**Problem to solve**.
Extract and list every line that contains the word "lifts".

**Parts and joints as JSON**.
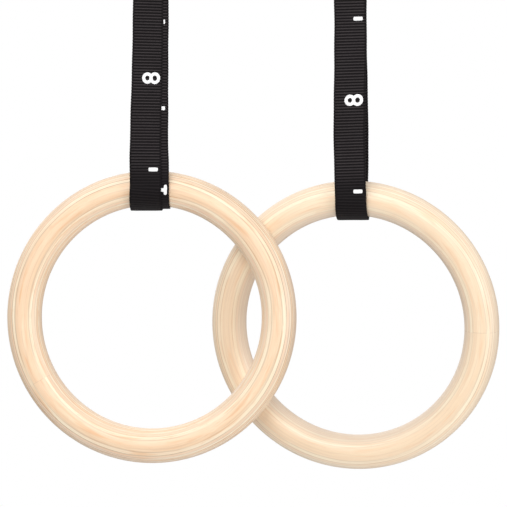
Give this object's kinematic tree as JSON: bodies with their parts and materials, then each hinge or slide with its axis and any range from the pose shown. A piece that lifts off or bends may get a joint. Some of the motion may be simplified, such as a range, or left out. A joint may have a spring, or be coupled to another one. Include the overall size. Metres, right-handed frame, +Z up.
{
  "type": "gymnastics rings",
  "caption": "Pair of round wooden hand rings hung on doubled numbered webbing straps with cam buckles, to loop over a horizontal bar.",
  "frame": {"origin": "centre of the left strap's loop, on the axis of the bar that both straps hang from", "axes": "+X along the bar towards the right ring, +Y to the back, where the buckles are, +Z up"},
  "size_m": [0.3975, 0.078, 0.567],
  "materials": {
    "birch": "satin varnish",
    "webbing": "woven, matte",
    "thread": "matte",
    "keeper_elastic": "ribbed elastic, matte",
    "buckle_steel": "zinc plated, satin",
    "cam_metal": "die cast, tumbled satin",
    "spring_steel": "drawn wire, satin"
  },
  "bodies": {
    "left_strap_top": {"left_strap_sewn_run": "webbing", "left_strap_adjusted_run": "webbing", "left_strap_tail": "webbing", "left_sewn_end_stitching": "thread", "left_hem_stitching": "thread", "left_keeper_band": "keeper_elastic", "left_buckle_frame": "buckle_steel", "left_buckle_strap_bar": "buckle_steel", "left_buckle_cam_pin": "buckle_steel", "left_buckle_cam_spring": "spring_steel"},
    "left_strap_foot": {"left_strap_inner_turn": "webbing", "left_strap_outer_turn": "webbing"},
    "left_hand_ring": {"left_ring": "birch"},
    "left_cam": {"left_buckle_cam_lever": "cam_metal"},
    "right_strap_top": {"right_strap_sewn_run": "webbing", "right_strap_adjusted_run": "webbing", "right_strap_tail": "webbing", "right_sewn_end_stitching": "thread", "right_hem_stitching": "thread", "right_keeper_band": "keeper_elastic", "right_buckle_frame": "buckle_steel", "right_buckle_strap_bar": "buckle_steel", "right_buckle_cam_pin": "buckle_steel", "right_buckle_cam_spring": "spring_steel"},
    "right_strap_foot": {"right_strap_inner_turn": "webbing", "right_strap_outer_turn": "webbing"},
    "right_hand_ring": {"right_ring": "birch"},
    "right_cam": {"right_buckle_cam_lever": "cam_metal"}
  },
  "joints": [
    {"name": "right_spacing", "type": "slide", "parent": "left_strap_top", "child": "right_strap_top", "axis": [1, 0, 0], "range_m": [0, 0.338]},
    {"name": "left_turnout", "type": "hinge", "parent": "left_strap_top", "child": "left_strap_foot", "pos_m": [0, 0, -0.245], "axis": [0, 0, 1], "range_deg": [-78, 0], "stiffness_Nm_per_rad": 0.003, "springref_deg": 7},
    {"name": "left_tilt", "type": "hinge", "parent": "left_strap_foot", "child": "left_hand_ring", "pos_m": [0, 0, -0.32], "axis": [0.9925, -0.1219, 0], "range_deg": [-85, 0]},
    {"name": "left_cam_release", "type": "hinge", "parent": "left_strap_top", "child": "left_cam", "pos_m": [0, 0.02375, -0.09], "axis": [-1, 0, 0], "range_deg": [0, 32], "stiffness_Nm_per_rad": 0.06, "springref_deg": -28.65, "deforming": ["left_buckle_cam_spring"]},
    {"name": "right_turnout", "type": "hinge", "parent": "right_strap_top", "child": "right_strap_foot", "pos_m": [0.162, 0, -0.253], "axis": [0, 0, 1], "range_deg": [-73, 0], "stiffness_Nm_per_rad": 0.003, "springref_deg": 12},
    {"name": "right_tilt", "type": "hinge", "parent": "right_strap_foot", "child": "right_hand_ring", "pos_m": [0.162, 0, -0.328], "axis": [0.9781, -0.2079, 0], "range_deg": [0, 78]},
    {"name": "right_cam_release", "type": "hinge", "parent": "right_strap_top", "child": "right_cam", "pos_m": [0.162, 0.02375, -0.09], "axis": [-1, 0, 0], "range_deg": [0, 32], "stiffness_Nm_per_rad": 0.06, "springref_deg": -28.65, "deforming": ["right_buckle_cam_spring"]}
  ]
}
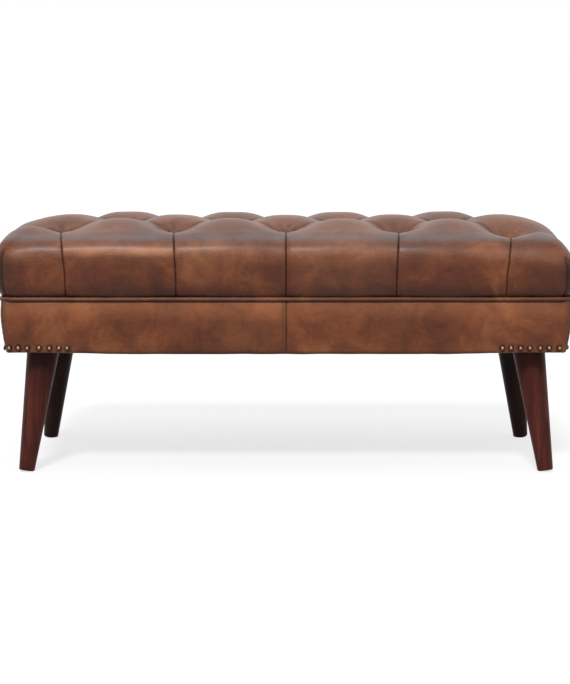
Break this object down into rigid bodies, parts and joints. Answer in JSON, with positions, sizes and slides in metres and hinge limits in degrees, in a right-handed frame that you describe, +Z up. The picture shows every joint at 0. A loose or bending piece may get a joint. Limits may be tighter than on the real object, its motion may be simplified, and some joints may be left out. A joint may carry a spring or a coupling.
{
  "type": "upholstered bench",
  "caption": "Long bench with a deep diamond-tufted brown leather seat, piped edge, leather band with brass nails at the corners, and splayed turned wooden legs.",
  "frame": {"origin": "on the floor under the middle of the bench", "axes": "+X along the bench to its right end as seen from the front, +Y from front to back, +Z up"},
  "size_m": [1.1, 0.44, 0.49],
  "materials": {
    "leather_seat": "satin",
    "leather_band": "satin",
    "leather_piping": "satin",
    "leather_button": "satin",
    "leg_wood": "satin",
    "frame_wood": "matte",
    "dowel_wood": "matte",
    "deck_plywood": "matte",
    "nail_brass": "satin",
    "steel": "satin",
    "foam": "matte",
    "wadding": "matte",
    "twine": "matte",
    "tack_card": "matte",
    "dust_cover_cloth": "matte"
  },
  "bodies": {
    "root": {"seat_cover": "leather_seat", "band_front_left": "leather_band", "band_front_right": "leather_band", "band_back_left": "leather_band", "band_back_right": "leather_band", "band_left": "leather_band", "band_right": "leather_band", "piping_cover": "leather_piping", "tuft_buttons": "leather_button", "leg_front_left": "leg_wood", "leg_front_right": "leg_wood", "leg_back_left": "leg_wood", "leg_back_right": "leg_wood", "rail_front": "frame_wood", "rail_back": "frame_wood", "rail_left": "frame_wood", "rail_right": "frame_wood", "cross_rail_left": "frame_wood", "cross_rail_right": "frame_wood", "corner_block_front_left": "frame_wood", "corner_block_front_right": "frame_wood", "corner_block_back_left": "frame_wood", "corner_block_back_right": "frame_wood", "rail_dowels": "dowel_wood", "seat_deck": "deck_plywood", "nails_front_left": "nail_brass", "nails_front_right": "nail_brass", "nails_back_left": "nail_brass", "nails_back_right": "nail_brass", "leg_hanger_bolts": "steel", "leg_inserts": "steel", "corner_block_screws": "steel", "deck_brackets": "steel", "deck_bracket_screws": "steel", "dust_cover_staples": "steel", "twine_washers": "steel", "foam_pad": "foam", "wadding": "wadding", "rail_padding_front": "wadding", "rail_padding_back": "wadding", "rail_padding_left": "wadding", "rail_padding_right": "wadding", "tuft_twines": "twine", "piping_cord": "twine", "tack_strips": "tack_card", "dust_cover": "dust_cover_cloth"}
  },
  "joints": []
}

* * *

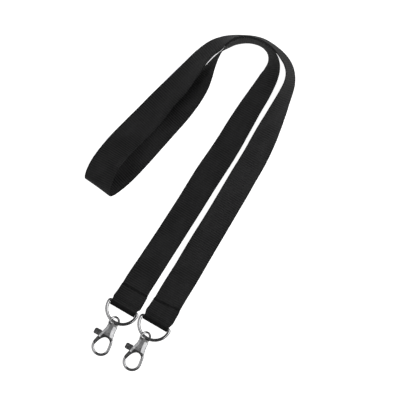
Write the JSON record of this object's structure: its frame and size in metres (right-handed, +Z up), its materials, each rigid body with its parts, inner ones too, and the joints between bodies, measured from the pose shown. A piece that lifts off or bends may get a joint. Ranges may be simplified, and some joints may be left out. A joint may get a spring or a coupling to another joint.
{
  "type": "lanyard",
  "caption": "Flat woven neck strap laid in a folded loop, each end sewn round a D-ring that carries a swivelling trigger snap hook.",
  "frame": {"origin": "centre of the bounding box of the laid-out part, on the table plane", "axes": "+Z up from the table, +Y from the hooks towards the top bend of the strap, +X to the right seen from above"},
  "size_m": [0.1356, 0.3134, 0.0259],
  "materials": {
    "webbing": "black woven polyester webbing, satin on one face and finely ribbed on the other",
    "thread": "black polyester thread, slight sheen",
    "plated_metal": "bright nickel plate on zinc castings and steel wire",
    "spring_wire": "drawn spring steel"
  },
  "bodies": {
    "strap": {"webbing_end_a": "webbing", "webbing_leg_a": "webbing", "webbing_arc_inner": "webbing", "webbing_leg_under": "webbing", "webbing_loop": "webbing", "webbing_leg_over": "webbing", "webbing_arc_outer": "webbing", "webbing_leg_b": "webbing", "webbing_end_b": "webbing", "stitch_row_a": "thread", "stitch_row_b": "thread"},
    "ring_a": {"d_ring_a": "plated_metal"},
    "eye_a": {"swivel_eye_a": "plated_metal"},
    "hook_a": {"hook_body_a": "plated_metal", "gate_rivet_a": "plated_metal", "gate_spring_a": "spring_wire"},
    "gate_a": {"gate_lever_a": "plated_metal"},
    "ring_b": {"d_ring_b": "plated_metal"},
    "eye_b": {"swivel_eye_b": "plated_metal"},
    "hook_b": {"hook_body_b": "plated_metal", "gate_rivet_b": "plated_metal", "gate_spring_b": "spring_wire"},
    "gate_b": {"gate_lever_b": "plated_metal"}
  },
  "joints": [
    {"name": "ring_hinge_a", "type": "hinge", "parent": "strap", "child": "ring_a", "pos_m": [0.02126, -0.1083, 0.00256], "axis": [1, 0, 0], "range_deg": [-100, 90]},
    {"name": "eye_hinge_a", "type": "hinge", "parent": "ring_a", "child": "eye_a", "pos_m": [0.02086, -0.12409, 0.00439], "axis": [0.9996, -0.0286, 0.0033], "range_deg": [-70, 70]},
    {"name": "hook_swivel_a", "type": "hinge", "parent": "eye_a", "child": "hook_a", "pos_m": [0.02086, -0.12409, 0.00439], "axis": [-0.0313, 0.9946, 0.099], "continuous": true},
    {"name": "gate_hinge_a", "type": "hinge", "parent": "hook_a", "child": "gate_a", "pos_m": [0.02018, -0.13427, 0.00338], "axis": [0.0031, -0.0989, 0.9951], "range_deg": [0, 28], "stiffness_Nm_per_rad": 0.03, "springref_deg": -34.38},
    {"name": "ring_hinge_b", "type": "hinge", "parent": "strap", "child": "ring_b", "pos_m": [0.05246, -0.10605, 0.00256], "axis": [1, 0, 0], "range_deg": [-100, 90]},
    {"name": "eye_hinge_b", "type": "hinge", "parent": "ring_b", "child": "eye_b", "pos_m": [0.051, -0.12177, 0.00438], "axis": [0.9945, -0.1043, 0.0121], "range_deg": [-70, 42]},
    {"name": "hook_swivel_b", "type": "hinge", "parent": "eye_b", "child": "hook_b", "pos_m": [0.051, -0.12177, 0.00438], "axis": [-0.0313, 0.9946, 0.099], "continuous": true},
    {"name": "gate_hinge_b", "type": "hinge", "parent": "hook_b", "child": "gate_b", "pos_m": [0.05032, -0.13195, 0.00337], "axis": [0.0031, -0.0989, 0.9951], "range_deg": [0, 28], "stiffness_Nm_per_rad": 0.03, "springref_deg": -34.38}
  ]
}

**Solution to the problem**.
Give this object's kinematic tree as JSON: bodies with their parts and materials, then each hinge or slide with its axis and any range from the pose shown. A piece that lifts off or bends may get a joint. Some of the motion may be simplified, such as a range, or left out. A joint may have a spring, or be coupled to another one. Include the overall size. Metres, right-handed frame, +Z up.
Write the JSON record of this object's structure: its frame and size in metres (right-handed, +Z up), its materials, each rigid body with its parts, inner ones too, and the joints between bodies, measured from the pose shown. A piece that lifts off or bends may get a joint. Ranges may be simplified, and some joints may be left out. A joint may get a spring or a coupling to another joint.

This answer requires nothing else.